Biographical Portrait of Simeon Nyachae

9. Born 6 February 1932 in Kisii District to the powerful
British-appointed Paramount Chief of the Kisii. Educated in
the U.K. Entered the colonial civil service in 1960 as a
District Officer for Kangundo Division. He rose through the
ranks of the provincial administration, serving as Provincial
Commissioner, and later appointed by President Moi as Chief
Secretary for the Kenyan Civil Service (1984-87). Upon

retirement from his successful career in the civil service,
making him a prominent public figure among the Kisii
community, he entered politics in 1992, representing
Nyaribari Chache constituency on a KANU ticket. He served as
Minister of Agriculture 1992-97 and Minister of Finance
1997-98. After he publicly declared the government bankrupt,
Moi transferred him from Finance to the Minister of Industry.
Nyachae declined the appointment and so fell out with Moi.
He quit government in 1998, joining FORD-People, which was
then an opposition party.

10. Nyachae ran for President in 2002 on a FORD-people
ticket, but was defeated by Kibaki, coming in third place out
of a field of five.

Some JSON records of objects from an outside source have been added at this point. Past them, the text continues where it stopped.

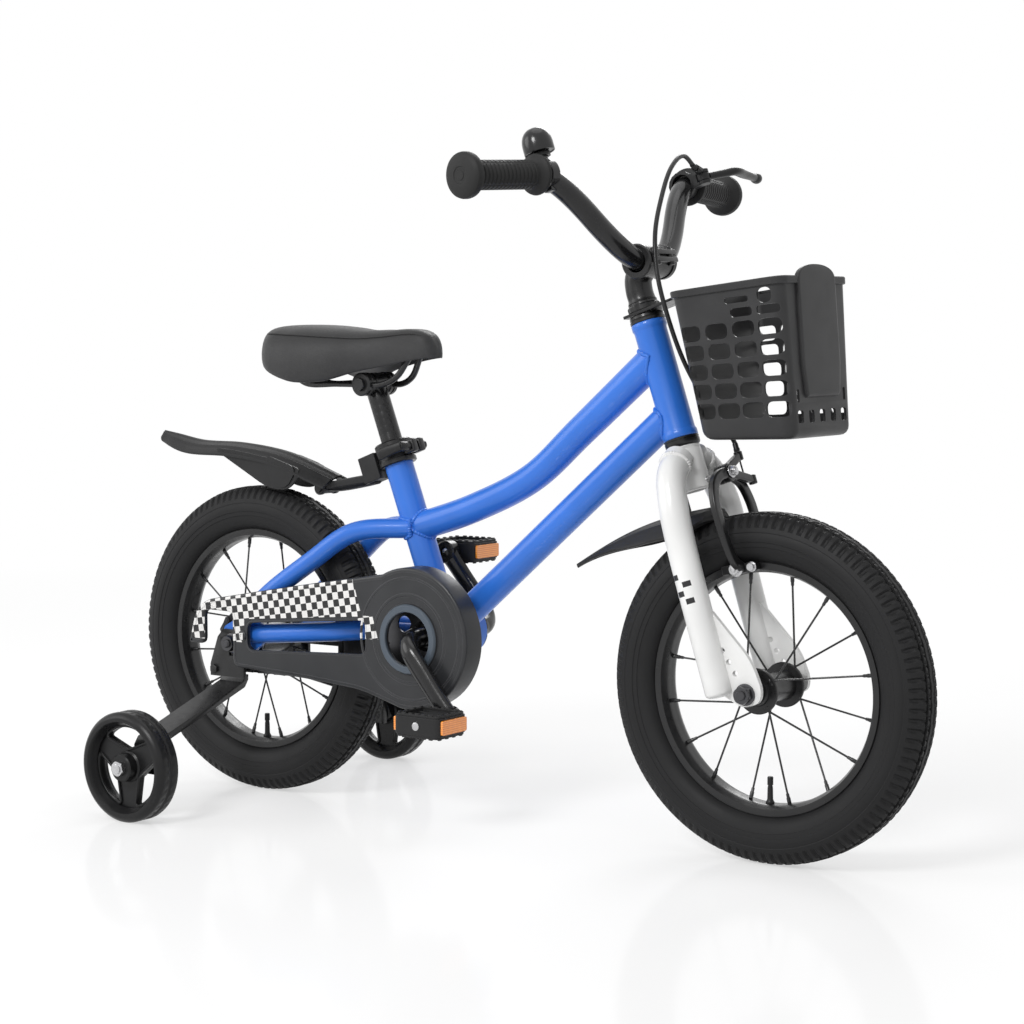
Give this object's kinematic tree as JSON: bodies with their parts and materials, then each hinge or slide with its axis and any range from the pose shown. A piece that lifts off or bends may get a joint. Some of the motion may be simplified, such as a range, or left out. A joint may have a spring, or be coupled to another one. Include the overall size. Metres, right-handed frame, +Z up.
{
  "type": "children's bicycle with training wheels",
  "caption": "Small step-over children's bicycle with training wheels, front basket, chain guard, mudguards, padded saddle and a hand brake.",
  "frame": {"origin": "the middle of the rear tyre's flat patch on the ground", "axes": "+X forward along the ground, +Y to the rider's left, +Z up"},
  "size_m": [1.023, 0.5012, 0.7339],
  "materials": {
    "blue_paint": "glossy bright blue enamel",
    "white_paint": "glossy white enamel",
    "black_paint": "satin black paint",
    "black_plastic": "fine-grained moulded plastic",
    "tyre_rubber": "matte moulded tread",
    "grip_rubber": "soft ribbed rubber",
    "saddle_cover": "matte grained synthetic cover",
    "steel": "bright plated steel",
    "amber_reflector": "clear orange prismatic plastic"
  },
  "bodies": {
    "frame": {"frame": "blue_paint", "upper_headset_cup": "black_paint", "lower_headset_cup": "black_paint", "bottom_bracket_cup_right": "black_paint", "bottom_bracket_cup_left": "black_paint", "seat_clamp": "black_paint", "chain_guard": "black_plastic", "chain": "steel", "rear_axle": "steel", "rear_mudguard": "black_plastic", "rear_mudguard_arm": "black_plastic", "training_bracket_right": "black_paint", "training_bracket_left": "black_paint", "training_axle_right": "steel", "training_axle_left": "steel", "coaster_arm": "black_paint"},
    "seat": {"seat_post": "black_paint", "saddle_clamp": "black_paint", "saddle_rails": "steel", "saddle": "saddle_cover"},
    "seat_lever": {"seat_clamp_lever": "black_plastic"},
    "crankset": {"crank": "black_paint", "chainring": "black_paint", "pedal_spindle_right": "steel", "pedal_spindle_left": "steel"},
    "right_pedal": {"pedal_right": "black_plastic", "pedal_reflector_right_front": "amber_reflector", "pedal_reflector_right_rear": "amber_reflector"},
    "left_pedal": {"pedal_left": "black_plastic", "pedal_reflector_left_front": "amber_reflector", "pedal_reflector_left_rear": "amber_reflector"},
    "rear_wheel": {"rear_tyre": "tyre_rubber", "rear_rim": "black_paint", "rear_hub": "black_paint", "rear_sprocket": "black_paint", "rear_valve": "grip_rubber"},
    "right_training_wheel": {"training_wheel_right": "black_plastic"},
    "left_training_wheel": {"training_wheel_left": "black_plastic"},
    "steering": {"fork": "white_paint", "headset_locknut": "black_paint", "stem": "black_paint", "handlebar": "black_paint", "grip_right": "grip_rubber", "grip_left": "grip_rubber", "basket": "black_plastic", "basket_bracket": "black_paint", "front_mudguard": "black_plastic", "front_axle": "steel", "brake_cable": "black_plastic", "brake_lever_mount": "black_plastic", "brake_bolt": "steel", "bell": "black_plastic"},
    "front_wheel": {"front_tyre": "tyre_rubber", "front_rim": "black_paint", "front_hub": "black_paint", "front_valve": "grip_rubber"},
    "brake_lever": {"brake_lever": "black_plastic"},
    "left_brake_arm": {"brake_arm_left": "black_paint"},
    "right_brake_arm": {"brake_arm_right": "black_paint"},
    "bell_lever": {"bell_lever": "black_plastic"}
  },
  "joints": [
    {"name": "steering_turn", "type": "hinge", "parent": "frame", "child": "steering", "pos_m": [0.54331, 0, 0.48285], "axis": [-0.3206, 0, 0.9472], "range_deg": [-60, 60]},
    {"name": "front_wheel_spin", "type": "hinge", "parent": "steering", "child": "front_wheel", "pos_m": [0.669, 0, 0.177], "axis": [0, 1, 0], "continuous": true},
    {"name": "rear_wheel_spin", "type": "hinge", "parent": "frame", "child": "rear_wheel", "pos_m": [0, 0, 0.177], "axis": [0, 1, 0], "continuous": true},
    {"name": "crank_spin", "type": "hinge", "parent": "frame", "child": "crankset", "pos_m": [0.266, 0, 0.203], "axis": [0, 1, 0], "continuous": true},
    {"name": "right_pedal_spin", "type": "hinge", "parent": "crankset", "child": "right_pedal", "pos_m": [0.33011, -0.118, 0.12495], "axis": [0, 1, 0], "continuous": true},
    {"name": "left_pedal_spin", "type": "hinge", "parent": "crankset", "child": "left_pedal", "pos_m": [0.20189, 0.118, 0.28105], "axis": [0, 1, 0], "continuous": true},
    {"name": "right_training_wheel_spin", "type": "hinge", "parent": "frame", "child": "right_training_wheel", "pos_m": [0, -0.225, 0.0605], "axis": [0, 1, 0], "continuous": true},
    {"name": "left_training_wheel_spin", "type": "hinge", "parent": "frame", "child": "left_training_wheel", "pos_m": [0, 0.225, 0.0605], "axis": [0, 1, 0], "continuous": true},
    {"name": "seat_height", "type": "slide", "parent": "frame", "child": "seat", "axis": [-0.3502, 0, 0.9367], "range_m": [-0.02, 0.04]},
    {"name": "seat_lever_turn", "type": "hinge", "parent": "frame", "child": "seat_lever", "pos_m": [0.21973, 0, 0.4067], "axis": [0, 1, 0], "range_deg": [0, 90]},
    {"name": "brake_lever_pull", "type": "hinge", "parent": "steering", "child": "brake_lever", "pos_m": [0.50994, 0.13119, 0.69537], "axis": [-0.3206, 0, 0.9472], "range_deg": [0, 15], "stiffness_Nm_per_rad": 1.2},
    {"name": "left_brake_arm_swing", "type": "hinge", "parent": "steering", "child": "left_brake_arm", "pos_m": [0.61063, 0, 0.38845], "axis": [0.9472, 0, 0.3206], "range_deg": [-1.2, 0]},
    {"name": "right_brake_arm_swing", "type": "hinge", "parent": "steering", "child": "right_brake_arm", "pos_m": [0.6182, 0, 0.39101], "axis": [0.9472, 0, 0.3206], "range_deg": [0, 1.2]},
    {"name": "bell_lever_flick", "type": "hinge", "parent": "steering", "child": "bell_lever", "pos_m": [0.47986, -0.12899, 0.70419], "axis": [-0.3206, 0, 0.9472], "range_deg": [-25, 0], "stiffness_Nm_per_rad": 0.02}
  ],
  "couplings": [
    {"joint": "crank_spin", "follows": "rear_wheel_spin", "ratio": 0.57143},
    {"joint": "left_brake_arm_swing", "follows": "brake_lever_pull", "ratio": -0.074},
    {"joint": "right_brake_arm_swing", "follows": "brake_lever_pull", "ratio": 0.074}
  ]
}
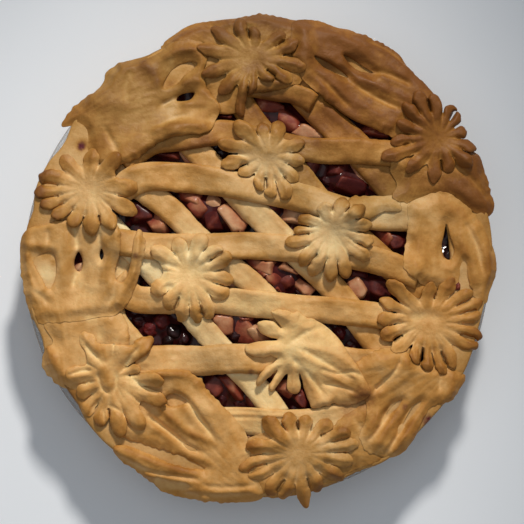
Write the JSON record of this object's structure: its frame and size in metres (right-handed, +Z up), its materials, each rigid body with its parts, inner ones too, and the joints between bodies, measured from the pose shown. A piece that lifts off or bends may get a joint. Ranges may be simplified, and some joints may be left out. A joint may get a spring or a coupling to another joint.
{
  "type": "apple pie",
  "caption": "Round pie baked in a clear glass dish, its lid a lattice of dough strips with cut-out leaves and flowers over a dark apple and berry filling.",
  "frame": {"origin": "middle of the dish's underside, on the surface it stands on", "axes": "+Z up; +Y towards the back of the pie as pictured, +X to its right"},
  "size_m": [0.2868, 0.2983, 0.0695],
  "materials": {
    "glass": "clear, smooth",
    "browned_dough": "baked shortcrust, golden with browner edges, faint egg-wash sheen",
    "pale_dough": "baked shortcrust, paler, faint egg-wash sheen",
    "filling": "cooked fruit in glossy dark red syrup"
  },
  "bodies": {
    "root": {"crust_base": "browned_dough", "filling": "filling", "flower_back": "browned_dough", "flower_back_right": "browned_dough", "flower_front": "browned_dough", "flower_front_left": "browned_dough", "flower_left": "browned_dough", "flower_middle_back": "browned_dough", "flower_middle_left": "browned_dough", "flower_middle_right": "browned_dough", "flower_right": "browned_dough", "glass_dish": "glass", "leaf_back": "browned_dough", "leaf_back_left": "browned_dough", "leaf_back_right": "browned_dough", "leaf_folded": "pale_dough", "leaf_front": "browned_dough", "leaf_front_left": "browned_dough", "leaf_front_middle": "browned_dough", "leaf_front_right": "browned_dough", "leaf_left": "browned_dough", "leaf_middle": "browned_dough", "leaf_right": "browned_dough", "leaf_right_upper": "browned_dough", "strip_low_1": "pale_dough", "strip_low_2": "pale_dough", "strip_low_3": "pale_dough", "strip_low_4": "pale_dough", "strip_low_5": "pale_dough", "strip_low_6": "pale_dough", "strip_top_1": "pale_dough", "strip_top_2": "pale_dough", "strip_top_3": "pale_dough", "strip_top_4": "pale_dough", "strip_top_5": "pale_dough", "strip_top_6": "pale_dough", "strip_top_7": "pale_dough"}
  },
  "joints": []
}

He garnered 5.8 percent of the national
vote, thus attracting some voters outside his Kisii commuity.
Nyachae,s political skills played a role in his inclusion
in the cabinet, as Minister of Energy, following Kibaki,s
2004 cabinet reshuffle when the President reached out to
opposition politicians to form the Government of National
Unity. Nyachae was appointed to replace Raila Odinga as
Minister of Roads and Public Works in the next cabinet
reshuffle which followed the government's defeat in the
national referendum on the draft constitution. Nyachae is
enormously rich, with wide-ranging business interests
throughout Kenya. He has four wives and more than 20 children.